-- start --

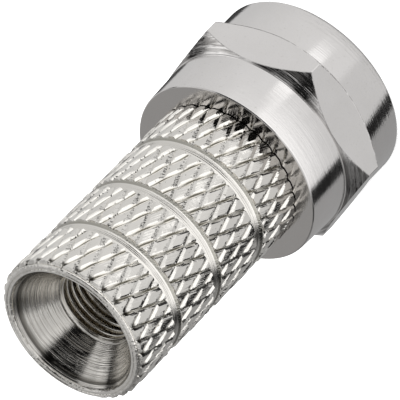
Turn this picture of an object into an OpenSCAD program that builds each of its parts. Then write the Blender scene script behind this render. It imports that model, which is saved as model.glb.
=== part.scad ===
// Twist-on coaxial plug: a knurled grip sleeve for the cable, and a hexagonal coupling nut that turns on it.
// The plug stands on the nut's front face, its cable mouth up, with the axis on Z. Lengths are in millimetres.

/* [Coupling nut] */
// Width across the hexagon's flats
nut_across_flats = 11; // [10.8:0.05:11.3]
// Length from the front face to the rear face
nut_length = 7.44; // [7.2:0.02:8.2]
// Diameter of the front collar
front_collar_d = 10.84; // [10.5:0.02:10.9]
// Diameter of the rear collar where it meets the hexagon
rear_collar_d = 10.84; // [10.5:0.02:10.9]
// Diameter of the rear collar at its rear end
rear_collar_end_d = 10.64; // [10.3:0.02:10.84]
// Length of the front collar, up to the middle of each flat
front_collar_length = 2.45; // [1.8:0.05:3]
// Width of a flat at its middle
flat_width = 2.3; // [1.9:0.05:2.6]
// Angle between the front chamfer of the hexagon and a plane across the axis
front_chamfer_angle = 39; // [25:1:45]
// Angle between the rear chamfer of the hexagon and a plane across the axis
rear_chamfer_angle = 44; // [25:1:48]
// Chamfer on the outer edge of both collars
collar_edge_chamfer = 0.08; // [0.04:0.01:0.2]
// Thickness of the inner lip at the rear
lip_thickness = 1.5; // [1.2:0.05:1.9]

/* [Socket thread] */
// Minor diameter of the thread that takes the socket
socket_thread_minor_d = 8.76; // [8.66:0.02:8.9]
// Depth of the threaded part
socket_thread_length = 4.3; // [3.8:0.05:4.4]
// Diameter of the relief groove behind the thread
relief_groove_d = 9.6; // [9.5:0.02:9.9]
// Length of the entry chamfer
entry_chamfer = 0.5; // [0.3:0.05:0.6]

/* [Grip sleeve] */
// Length of the knurled barrel, from its shoulder to the rim
barrel_length = 13.62; // [13:0.05:16]
// Diameter over the knurl's crests
knurl_d = 8.48; // [8.3:0.02:8.9]
// Depth of the knurl grooves of the deeper hand
deep_knurl_depth = 0.22; // [0.12:0.01:0.26]
// Depth of the knurl grooves of the shallower hand
fine_knurl_depth = 0.14; // [0.08:0.01:0.24]
// Number of knurl grooves of each hand
knurl_starts = 32; // [28:1:34]
// Helix angle of the deeper knurl grooves
deep_helix = 22.2; // [18:0.2:26]
// Helix angle of the shallower knurl grooves
fine_helix = 19; // [16:0.2:24]
// Angle round the axis at which the first deeper groove starts
knurl_start_angle = 5.2; // [0:0.1:11]
// Depth of the three ring grooves below the crests
ring_groove_depth = 0.35; // [0.28:0.01:0.42]
// Width of each ring groove
ring_groove_w = 0.74; // [0.5:0.02:0.9]
// Slope of a ring groove's wall, along the axis
ring_groove_slope = 0.07; // [0.04:0.01:0.14]
// Middle of the first ring groove, from the shoulder
ring_groove_1 = 3.05; // [2.7:0.05:3.4]
// Middle of the second ring groove, from the shoulder
ring_groove_2 = 6.75; // [6.2:0.05:7.1]
// Middle of the third ring groove, from the shoulder
ring_groove_3 = 10.27; // [9.8:0.05:10.7]
// Diameter of the rim around the mouth
rim_d = 8; // [7.8:0.02:8.1]
// Length of the rim beyond the knurl
rim_length = 0.2; // [0.16:0.01:0.5]
// Rounding of the rim's outer edge
rim_edge = 0.08; // [0.04:0.01:0.12]

/* [Cable hole] */
// Diameter of the conical mouth
mouth_d = 7.3; // [6.8:0.05:7.4]
// Depth of the conical mouth
mouth_depth = 2.3; // [1.8:0.05:3]
// Diameter of the cable hole over its thread's crests
cable_hole_d = 4.1; // [3.8:0.05:4.5]

/* [Neck and bush] */
// Outer diameter of the sleeve's neck inside the nut's lip
neck_d = 6.6; // [6.3:0.05:7]
// Diameter of the bush's pressed shank
shank_d = 4.9; // [4.7:0.02:5.2]
// Length of the bush's shank behind its flange
shank_length = 3.6; // [3:0.05:4.5]
// Diameter of the bush's flange
flange_d = 8.4; // [8.1:0.02:8.6]
// Thickness of the bush's flange
flange_thickness = 1; // [0.8:0.05:1.1]
// Diameter of the bush's hole for the cable's inner insulation
insulation_hole_d = 3; // [2.6:0.05:3.4]
// Chamfer at the bush's hole and edges
bush_chamfer = 0.15; // [0.1:0.01:0.2]

/* [Fits] */
// Radial clearance of the neck in the nut's lip
running_clearance = 0.06; // [0.03:0.01:0.09]
// Radial clearance of the bush's shank in the neck
press_clearance = 0.005; // [0.002:0.001:0.01]
// Gap between the sleeve's shoulder and the nut's rear face
shoulder_gap = 0.05; // [0.03:0.01:0.1]
// Gap between the nut's lip and the bush's flange
lip_gap = 0.3; // [0.2:0.02:0.4]

/* [Hidden] */
$fn = 96;
overrun = 1;                    // how far a cutter runs past the face it cuts
cells_per_groove = 3;           // columns of the knurl mesh in one groove's pitch

// Heights along the axis, from the nut's front face
flat_front_z = front_collar_length;
flat_rear_z = flat_front_z + flat_width;
lip_front_z = nut_length - lip_thickness;
shoulder_z = nut_length + shoulder_gap;
flange_rear_z = lip_front_z - lip_gap;
flange_front_z = flange_rear_z - flange_thickness;
shank_end_z = flange_rear_z + shank_length;
rim_z = shoulder_z + barrel_length;
knurl_end_z = rim_z - rim_length;
mouth_bottom_z = rim_z - mouth_depth;

// The knurl is a grid that follows the deeper grooves, so each groove runs along a column,
// and the shallower grooves run along the cells' diagonals.
columns = knurl_starts * cells_per_groove;
column_angle = 360 / columns;
knurl_r = knurl_d / 2;
groove_floor_r = knurl_r - ring_groove_depth;
deep_twist = tan(deep_helix) / knurl_r * 180 / PI;      // degrees for each millimetre along the axis
fine_twist = tan(fine_helix) / knurl_r * 180 / PI;
row_height = column_angle / (deep_twist + fine_twist);

// Each band of knurl is [start, end], and has a whole number of grid rows
ring_grooves = [ring_groove_1, ring_groove_2, ring_groove_3];
band_starts = concat([shoulder_z], [for (g = ring_grooves) shoulder_z + g + ring_groove_w / 2]);
band_ends = concat([for (g = ring_grooves) shoulder_z + g - ring_groove_w / 2], [knurl_end_z - rim_edge]);
bands = [for (i = [0 : len(band_starts) - 1]) i];
band_rows = [for (i = bands) max(1, round((band_ends[i] - band_starts[i]) / row_height))];
groove_rows = max(1, round(ring_groove_w / row_height));
function rows_before(i) = i == 0 ? 0 : rows_before(i - 1) + band_rows[i - 1] + groove_rows;

// How far a point of the grid lies below the crests
function knurl_drop(column, row) =
    column % cells_per_groove == 0 ? deep_knurl_depth
    : (column + row) % cells_per_groove == 0 ? fine_knurl_depth
    : 0;

// Rings of the barrel's surface, each [height, row of the knurl or -1 where it is smooth, radius]
function band_rings(i) = [
    for (r = [0 : band_rows[i]])
        [band_starts[i] + (band_ends[i] - band_starts[i]) * r / band_rows[i], rows_before(i) + r, knurl_r]
];
function groove_rings(i) = i == len(bands) - 1 ? [] : [
    [band_ends[i] + ring_groove_slope, -1, groove_floor_r],
    [band_starts[i + 1] - ring_groove_slope, -1, groove_floor_r]
];
rim_rings = [
    [knurl_end_z, -1, rim_d / 2],
    [rim_z - rim_edge, -1, rim_d / 2],
    [rim_z, -1, rim_d / 2 - rim_edge]
];
rings = concat([for (i = bands) each concat(band_rings(i), groove_rings(i))], rim_rings);

function ring_point(ring, column) =
    let (
        drop = ring[1] < 0 ? 0 : knurl_drop(column, ring[1]),
        angle = knurl_start_angle + column * column_angle + deep_twist * (ring[0] - shoulder_z),
        r = ring[2] - drop
    )
    [r * cos(angle), r * sin(angle), ring[0]];

// The solid barrel with its knurl, ring grooves and rim, closed by a fan at each end
module knurled_barrel() {
    last = len(rings) - 1;
    points = concat(
        [for (ring = rings) for (c = [0 : columns - 1]) ring_point(ring, c)],
        [[0, 0, rings[0][0]], [0, 0, rings[last][0]]]
    );
    front_middle = len(points) - 2;
    rear_middle = len(points) - 1;
    faces = concat(
        [for (r = [0 : last - 1]) for (c = [0 : columns - 1])
            let (next = (c + 1) % columns)
            each [
                [r * columns + c, (r + 1) * columns + c, r * columns + next],
                [r * columns + next, (r + 1) * columns + c, (r + 1) * columns + next]
            ]],
        [for (c = [0 : columns - 1]) [front_middle, c, (c + 1) % columns]],
        [for (c = [0 : columns - 1])
            [rear_middle, last * columns + (c + 1) % columns, last * columns + c]]
    );
    polyhedron(points, faces, convexity = 4);
}

// Everything bored out of the sleeve: the bush's seat, the cable hole and the conical mouth
module sleeve_bore() {
    seat_r = shank_d / 2 + press_clearance;
    mouth_slope = (mouth_d - cable_hole_d) / 2 / mouth_depth;
    rotate_extrude()
        polygon([
            [0, flange_rear_z - overrun],
            [seat_r, flange_rear_z - overrun],
            [seat_r, shank_end_z],
            [cable_hole_d / 2, shank_end_z],
            [cable_hole_d / 2, mouth_bottom_z],
            [mouth_d / 2 + overrun * mouth_slope, rim_z + overrun],
            [0, rim_z + overrun]
        ]);
}

// Knurled barrel and neck, bored for the cable and for the bush
module grip_sleeve() {
    neck_embed = row_height;
    color("gainsboro")
    difference() {
        union() {
            knurled_barrel();
            translate([0, 0, flange_rear_z])
                cylinder(d = neck_d, h = shoulder_z + neck_embed - flange_rear_z);
        }
        sleeve_bore();
    }
}

// Hexagon with both ends turned down by a cone, which leaves each flat the shape of a lens
module chamfered_hexagon() {
    flat_r = nut_across_flats / 2;
    corner_r = flat_r / cos(30);
    outer_r = corner_r + overrun;
    inner_r = front_collar_d / 2 - overrun;
    function front_cone_z(r) = flat_front_z + (r - flat_r) * tan(front_chamfer_angle);
    function rear_cone_z(r) = flat_rear_z - (r - flat_r) * tan(rear_chamfer_angle);
    intersection() {
        cylinder(r = corner_r, h = nut_length, $fn = 6);
        rotate_extrude()
            polygon([
                [0, front_cone_z(inner_r)],
                [inner_r, front_cone_z(inner_r)],
                [outer_r, front_cone_z(outer_r)],
                [outer_r, rear_cone_z(outer_r)],
                [inner_r, rear_cone_z(inner_r)],
                [0, rear_cone_z(inner_r)]
            ]);
    }
}

// Front and rear collars in one turned shape
module collars() {
    middle_z = (flat_front_z + flat_rear_z) / 2;
    rotate_extrude()
        polygon([
            [0, 0],
            [front_collar_d / 2 - collar_edge_chamfer, 0],
            [front_collar_d / 2, collar_edge_chamfer],
            [front_collar_d / 2, middle_z],
            [rear_collar_d / 2, middle_z],
            [rear_collar_d / 2, flat_rear_z],
            [rear_collar_end_d / 2, nut_length - collar_edge_chamfer],
            [rear_collar_end_d / 2 - collar_edge_chamfer, nut_length],
            [0, nut_length]
        ]);
}

// Everything bored out of the nut, from the socket thread to the lip's hole
module nut_bore() {
    minor_r = socket_thread_minor_d / 2;
    lip_hole_r = neck_d / 2 + running_clearance;
    rotate_extrude()
        polygon([
            [0, -overrun],
            [minor_r + entry_chamfer + overrun, -overrun],
            [minor_r, entry_chamfer],
            [minor_r, socket_thread_length],
            [relief_groove_d / 2, socket_thread_length],
            [relief_groove_d / 2, lip_front_z],
            [lip_hole_r, lip_front_z],
            [lip_hole_r, nut_length + overrun],
            [0, nut_length + overrun]
        ]);
}

module coupling_nut() {
    color("silver")
    difference() {
        union() {
            collars();
            chamfered_hexagon();
        }
        nut_bore();
    }
}

// Bush pressed into the neck: its flange keeps the nut on and meets the socket
module flanged_bush() {
    flange_r = flange_d / 2;
    hole_r = insulation_hole_d / 2;
    color("lightgray")
    rotate_extrude()
        polygon([
            [hole_r, flange_front_z + bush_chamfer],
            [hole_r + bush_chamfer, flange_front_z],
            [flange_r - bush_chamfer, flange_front_z],
            [flange_r, flange_front_z + bush_chamfer],
            [flange_r, flange_rear_z],
            [shank_d / 2, flange_rear_z],
            [shank_d / 2, shank_end_z - bush_chamfer],
            [shank_d / 2 - bush_chamfer, shank_end_z],
            [hole_r, shank_end_z]
        ]);
}

coupling_nut();
grip_sleeve();
flanged_bush();
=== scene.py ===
"""A twist-on coaxial plug, standing on its coupling nut, in nickel-plated brass."""
import math

import bmesh
import bpy
import numpy as np
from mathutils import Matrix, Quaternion, Vector


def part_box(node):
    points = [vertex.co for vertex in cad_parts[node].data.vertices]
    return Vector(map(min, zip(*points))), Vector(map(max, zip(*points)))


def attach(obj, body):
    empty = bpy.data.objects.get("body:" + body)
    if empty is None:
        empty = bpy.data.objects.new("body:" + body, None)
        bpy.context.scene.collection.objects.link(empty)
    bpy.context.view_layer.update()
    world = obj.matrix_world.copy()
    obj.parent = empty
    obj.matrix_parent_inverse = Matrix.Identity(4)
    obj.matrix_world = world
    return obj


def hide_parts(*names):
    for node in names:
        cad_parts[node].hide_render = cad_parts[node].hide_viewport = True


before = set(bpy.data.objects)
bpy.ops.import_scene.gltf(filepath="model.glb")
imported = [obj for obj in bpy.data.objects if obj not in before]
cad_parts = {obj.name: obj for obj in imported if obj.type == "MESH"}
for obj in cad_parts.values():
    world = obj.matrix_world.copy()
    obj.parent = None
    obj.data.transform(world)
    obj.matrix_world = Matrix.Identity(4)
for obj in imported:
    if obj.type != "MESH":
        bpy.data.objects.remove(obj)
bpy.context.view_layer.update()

# ---------------------------------------------------------------------------------------------
# Coupling nut. Turned from hexagon brass bar and nickel plated: a collar at each end, a hexagon
# whose corners both chamfers have turned down, and a 3/8-32 thread cut inside for the socket.
# It is held by its inner lip, between the sleeve's shoulder and the bush's flange.
# ---------------------------------------------------------------------------------------------
MM = 0.001
nut_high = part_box("coupling_nut")[1]
nut_length = nut_high.z / MM
corner_r = nut_high.x / MM
flat_r = nut_high.y / MM
disc_r = corner_r + 0.1
collar_r = 5.42
collar_end_r = 5.32
collar_round = 0.1
front_cone_z = 2.45
rear_cone_z = 4.75
front_cone_slope = math.tan(math.radians(39))
rear_cone_slope = math.tan(math.radians(44))
corner_round = 0.045
socket_minor_r = 4.38
socket_major_r = 4.7625
socket_pitch = 25.4 / 32
socket_thread_start = -0.75
socket_thread_turns = 7
socket_depth = 4.3
socket_entry = 0.5
relief_r = 4.8
lip_front = 5.94
lip_hole_r = 3.36
lip_round = 0.12
nut_steps = 288
thread_steps = 96
weld = 1e-4
nut_grey = (0.77, 0.75, 0.735, 1)
nut_pale = (0.84, 0.82, 0.81, 1)
nut_fleck = (0.55, 0.53, 0.5, 1)
# Painted reflection: a darker, browner colour for the nut's rear face, for the shaded knurl it
# mirrors
nut_rear_painted_reflection = (0.5, 0.475, 0.45, 1)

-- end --

Restate the listing exactly, starting at its first line and ending at the line where "are in millimetres." occurs; include both and no other lines.

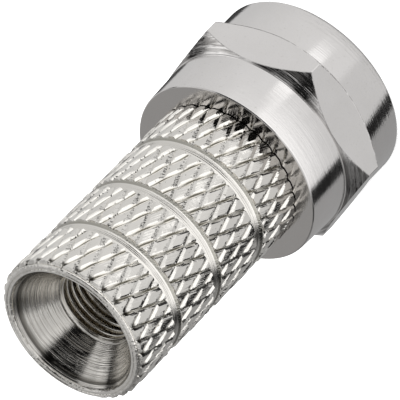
Turn this picture of an object into an OpenSCAD program that builds each of its parts. Then write the Blender scene script behind this render. It imports that model, which is saved as model.glb.
=== part.scad ===
// Twist-on coaxial plug: a knurled grip sleeve for the cable, and a hexagonal coupling nut that turns on it.
// The plug stands on the nut's front face, its cable mouth up, with the axis on Z. Lengths are in millimetres.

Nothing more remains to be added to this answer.